Sí, es perfectamente posible la reversibilidad de nuestro socialismo. Aunque ello en primer lugar indica algo que no por evidente es menor: la Revolución vive y su permanencia ocurre, desde hace 9 años, amén de la desaparición física de su líder histórico. Se equivoca el imperialismo con más frecuencia de la que sus bien montadas campañas de comunicación nos dejan entrever.

La rectificación en el tiempo sobre el encuentro en el Aula Magna ha potenciado más las preguntas que contiene, a las afirmaciones que el propio orador brindó.

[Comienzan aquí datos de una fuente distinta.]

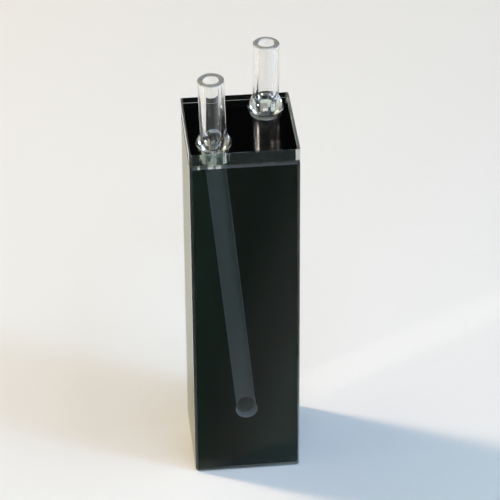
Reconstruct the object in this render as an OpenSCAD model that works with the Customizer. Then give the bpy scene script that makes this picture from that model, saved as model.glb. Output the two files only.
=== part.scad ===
// Flow-through cuvette: a black glass measuring block between two clear quartz
// windows, closed by a clear top plate that carries an inlet and an outlet tube.
// All the pieces are fused to each other. Liquid comes down the inlet tube, runs
// down a slanting channel behind the front window, crosses the block through the
// measuring bore and climbs a mirrored channel behind the rear window.
//
// Millimetres. Origin: centre of the underside. +X to the right, +Y from the
// front window to the rear window (the light path), +Z up.

/* [Body] */
// Width across the black sides
body_w = 12.5; // [11:0.5:20]
// Depth from the outside of one window to the outside of the other
body_d = 12.5; // [9:0.5:25]
// Height of the fused body, top plate included, tubes left out
body_h = 45; // [30:0.5:60]
// Thickness of each clear window
window_t = 1.25; // [1:0.05:2]
// Thickness of the clear top plate
top_plate_t = 1.75; // [1.2:0.05:3]

/* [Flow path] */
// Height of the light beam, and of the measuring bore, above the underside
beam_height = 8.5; // [6:0.5:20]
// Diameter of the measuring bore, which runs along the light path
bore_d = 2.0; // [1:0.1:2.4]
// Diameter of the round pocket where a channel meets the measuring bore
pocket_d = 2.5; // [2.4:0.1:4]
// Width of the ground channels
channel_w = 2.2; // [1:0.1:2.4]
// Depth of the channels and of their pockets
channel_depth = 1.0; // [0.5:0.1:1.5]
// Diameter of the ports, the round holes drilled through the top plate
port_d = 3.5; // [2.6:0.1:3.6]
// Distance of a port from the middle plane, along X
port_x = 3.3; // [2.2:0.1:3.8]
// Distance of the inlet port's centre from the block's front face
inlet_inset = 1.1; // [0.6:0.1:2]
// Distance of the outlet port's centre from the block's rear face
outlet_inset = 1.8; // [0.6:0.1:2]

/* [Tubes] */
// Outer diameter of a tube
tube_od = 3.0; // [2.6:0.1:3.4]
// Inner diameter of a tube
tube_id = 1.8; // [1:0.1:2.2]
// Length of a tube along its own axis, from the top plate to its rim
tube_l = 8.3; // [5:0.1:20]
// Outer diameter of the bead that closes the port round a tube
foot_d = 4.1; // [3.7:0.1:4.6]
// Height of the bead
foot_h = 1.5; // [1:0.1:3]
// Depth of a tube's round tip, which hangs in the port
tip_depth = 1.3; // [0.6:0.1:1.4]
// Diameter of the hole in the tip
tip_hole_d = 0.6; // [0.3:0.1:1]
// Height above the top plate at which the bore starts to round in
throat_h = 0.6; // [0.2:0.1:3]
// Bevel on the edges of a tube's rim
rim_bevel = 0.12; // [0.05:0.01:0.2]
// Lean of the inlet tube towards the left side, in degrees
inlet_lean_side = 1.8; // [0:0.1:4]
// Lean of the inlet tube towards the front, in degrees
inlet_lean_front = 0.3; // [0:0.1:4]
// Lean of the outlet tube towards the rear, in degrees
outlet_lean_rear = 1.8; // [0:0.1:4]
// Lean of the outlet tube towards the right side, in degrees
outlet_lean_side = 0.7; // [0:0.1:4]

/* [Edges] */
// Ground bevel on the outer edges of the body
edge_bevel = 0.3; // [0.1:0.05:0.5]
// Ground bevels on both sides of the seam under the top plate
seam_bevel = 0.25; // [0.1:0.05:0.4]
// Fine bevel on the upper edges of the top plate
top_bevel = 0.12; // [0.05:0.01:0.3]

/* [Hidden] */

$fn = 96;

// A cutter reaches this far past the faces that it opens.
past = 1;

black_glass = [0.05, 0.06, 0.06];
clear_quartz = [0.80, 0.88, 0.90, 0.45];
clear_tube = [0.88, 0.94, 0.96, 0.55];

// The block and its windows share one height, and the top plate closes them.
block_h = body_h - top_plate_t;
block_d = body_d - 2 * window_t;

// Centres of the ports on the top plate
inlet_seat = [-port_x, inlet_inset - block_d / 2, body_h];
outlet_seat = [port_x, block_d / 2 - outlet_inset, body_h];

// A channel runs from the measuring bore to below its port.
channel_rise = block_h - beam_height;
channel_slant = atan(port_x / channel_rise);

// The tip hangs this far clear of the port's wall and leaves this much glass
// under the rounded end of the bore.
tip_gap = 0.07;
tip_floor = 0.1;

// The curves of a tube's lower end are turned in this many steps each.
curve_steps = 8;

// The bead is a soft quarter wave between the tube and its foot.
function bead(r_foot, r_tube) = [
    for (i = [0 : curve_steps])
        let (s = i / curve_steps)
        [r_foot + (r_tube - r_foot) * ((1 - cos(90 * s)) * 0.55 + s * 0.45),
         foot_h * s]
];

// A wall of radius r that rounds in below z, over the depth h, like the end of a
// test tube, and stops at the radius of the hole in it. Listed from the bottom.
function rounded_end(r, z, h, hole) = [
    for (i = [0 : curve_steps])
        let (a = 90 * i / curve_steps)
        [hole + (r - hole) * sin(a), z - h * cos(a)]
];

// ---- Shared shapes ----

// A rectangle with its four corners bevelled
module bevelled_rectangle(w, d, bevel) {
    x = w / 2;
    y = d / 2;
    polygon([
        [bevel - x, -y], [x - bevel, -y], [x, bevel - y], [x, y - bevel],
        [x - bevel, y], [bevel - x, y], [-x, y - bevel], [-x, bevel - y]
    ]);
}

// A slab seen from one side: the corners at its foot and its head are bevelled
// by their own amounts.
module bevelled_side(w, h, foot_bevel, head_bevel) {
    x = w / 2;
    polygon([
        [foot_bevel - x, 0], [x - foot_bevel, 0], [x, foot_bevel], [x, h - head_bevel],
        [x - head_bevel, h], [head_bevel - x, h], [-x, h - head_bevel], [-x, foot_bevel]
    ]);
}

// A slab standing on z = 0 with every outer edge bevelled
module ground_slab(h, upright_bevel, foot_bevel, head_bevel) {
    intersection() {
        linear_extrude(h) bevelled_rectangle(body_w, body_d, upright_bevel);
        rotate([90, 0, 0])
            translate([0, 0, -body_d / 2])
                linear_extrude(body_d) bevelled_side(body_w, h, foot_bevel, head_bevel);
        rotate([90, 0, 90])
            translate([0, 0, -body_w / 2])
                linear_extrude(body_w) bevelled_side(body_d, h, foot_bevel, head_bevel);
    }
}

// The block and both windows, ground to one outline after fusing
module lower_body() {
    ground_slab(block_h, edge_bevel, edge_bevel, seam_bevel);
}

// Everything between two planes across the light path
module layer(y0, y1) {
    translate([-body_w / 2 - past, y0, -past])
        cube([body_w + 2 * past, y1 - y0, block_h + 2 * past]);
}

// The slot and pocket ground into the front face of the block
module front_channel() {
    translate([0, past - block_d / 2 - past, beam_height]) {
        translate([0, -past, 0])
            rotate([-90, 0, 0]) cylinder(d = pocket_d, h = channel_depth + past);
        rotate([0, -channel_slant, 0])
            translate([-channel_w / 2, -past, 0])
                cube([channel_w, channel_depth + past, channel_rise + 2 * past]);
    }
}

// The glass of a tube with its bead, on the z axis, reaching below z = 0
module tube_with_bead() {
    r = tube_od / 2;
    rotate_extrude()
        polygon(concat(
            [[0, -past], [foot_d / 2, -past]],
            bead(foot_d / 2, r),
            [[r, tube_l - rim_bevel], [r - rim_bevel, tube_l], [0, tube_l]]
        ));
}

// What is bored out of a tube: a straight bore, bevelled at the rim, that
// rounds in to the hole in the tip
module tube_bore() {
    r = tube_id / 2;
    hole = tip_hole_d / 2;
    rotate_extrude()
        polygon(concat(
            [[0, -tip_depth - past], [hole, -tip_depth - past]],
            rounded_end(r, throat_h, throat_h + tip_depth - tip_floor, hole),
            [[r, tube_l - rim_bevel],
             [r + rim_bevel + past, tube_l + past], [0, tube_l + past]]
        ));
}

// The round tip of the tube's lower end, hanging in the port
module round_tip() {
    rotate_extrude()
        polygon(concat(
            [[0, -tip_depth]],
            rounded_end(port_d / 2 - tip_gap, 0, tip_depth, tip_hole_d / 2),
            [[0, 0]]
        ));
}

// The tube leant over, with its bead cut off flat where it is fused to the
// top plate
module fused_tube(lean) {
    difference() {
        union() {
            difference() {
                rotate(lean) tube_with_bead();
                translate([-foot_d, -foot_d, -3 * past])
                    cube([2 * foot_d, 2 * foot_d, 3 * past]);
            }
            round_tip();
        }
        rotate(lean) tube_bore();
    }
}

// ---- Pieces ----

// Black glass core with the measuring bore and the two slanting channels
module body_block() {
    color(black_glass)
        difference() {
            intersection() {
                lower_body();
                layer(-block_d / 2, block_d / 2);
            }
            translate([0, -block_d / 2 - past, beam_height])
                rotate([-90, 0, 0]) cylinder(d = bore_d, h = block_d + 2 * past);
            front_channel();
            rotate([0, 0, 180]) front_channel();
        }
}

// Clear window fused over the inlet channel
module front_window() {
    color(clear_quartz)
        intersection() {
            lower_body();
            layer(-body_d / 2 - past, -block_d / 2);
        }
}

// Clear window fused over the outlet channel
module rear_window() {
    color(clear_quartz)
        intersection() {
            lower_body();
            layer(block_d / 2, body_d / 2 + past);
        }
}

// Clear plate that closes the body, with a port over each channel
module top_plate() {
    color(clear_quartz)
        difference() {
            translate([0, 0, block_h])
                ground_slab(top_plate_t, edge_bevel, seam_bevel, top_bevel);
            for (seat = [inlet_seat, outlet_seat])
                translate([seat[0], seat[1], block_h - past])
                    cylinder(d = port_d, h = top_plate_t + 2 * past);
        }
}

// Tube over the front channel
module inlet_tube() {
    color(clear_tube)
        translate(inlet_seat)
            fused_tube([inlet_lean_front, -inlet_lean_side, 0]);
}

// Tube over the rear channel
module outlet_tube() {
    color(clear_tube)
        translate(outlet_seat)
            fused_tube([-outlet_lean_rear, outlet_lean_side, 0]);
}

body_block();
front_window();
rear_window();
top_plate();
inlet_tube();
outlet_tube();
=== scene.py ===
import math

import bmesh
import bpy
from mathutils import Euler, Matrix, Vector, noise
from mathutils.geometry import delaunay_2d_cdt


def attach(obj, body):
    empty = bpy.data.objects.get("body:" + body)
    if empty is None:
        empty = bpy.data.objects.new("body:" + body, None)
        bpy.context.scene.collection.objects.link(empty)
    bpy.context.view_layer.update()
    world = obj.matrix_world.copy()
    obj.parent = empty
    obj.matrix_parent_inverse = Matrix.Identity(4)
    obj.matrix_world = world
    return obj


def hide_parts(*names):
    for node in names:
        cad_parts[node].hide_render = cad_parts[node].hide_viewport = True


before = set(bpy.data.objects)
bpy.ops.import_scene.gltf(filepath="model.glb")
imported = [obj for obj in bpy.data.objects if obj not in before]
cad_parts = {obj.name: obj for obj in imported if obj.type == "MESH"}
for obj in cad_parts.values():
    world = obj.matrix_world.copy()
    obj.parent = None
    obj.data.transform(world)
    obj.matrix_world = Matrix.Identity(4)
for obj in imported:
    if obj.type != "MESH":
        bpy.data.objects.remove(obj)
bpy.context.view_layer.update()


# ---- Black block ----
# A bar of opaque black quartz glass. The slanting channels and their round pockets
# are milled 1 mm deep into its front and rear faces with a diamond tool, and the
# measuring bore is drilled and lapped straight through. The sides are polished.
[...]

“Debemos estar decididos: o derrotamos todas esas desviaciones y hacemos más fuerte la Revolución destruyendo las ilusiones que puedan quedar al imperio, o podríamos decir: o vencemos radicalmente esos problemas o moriremos. Habría que reiterar en este campo la consigna de: ¡Patria o Muerte!”.

Hagamos de aquel discurso más que una referencia de ocasión que se cita solo de efeméride en efeméride, un verbo encarnado. Y solo así, “triunfarán las ideas, deben triunfar las ideas”. Continúan siendo ellas las que nos unen. “Son las ideas las que nos hacen pueblo combatiente, son las ideas las que nos hacen, ya no solo individualmente, sino colectivamente, revolucionarios, y es entonces cuando se une la fuerza de todos, cuando un pueblo no puede ser jamás vencido y cuando el número de ideas es mucho mayor; cuando el número de ideas y de valores que se defienden se multiplican, mucho menos puede un pueblo ser vencido”.

Cuando los tiempos se ponen peliagudos —y este sin dudas lo es—, es nuestro deber acudir “al caballo”, “al genio”. Hagamos que también para los jóvenes de hoy, como para los de aquel día, su legado sea brújula de un camino revolucionario. “¡Vale la pena haber nacido! ¡Vale la pena haber vivido!” en el siglo de Fidel.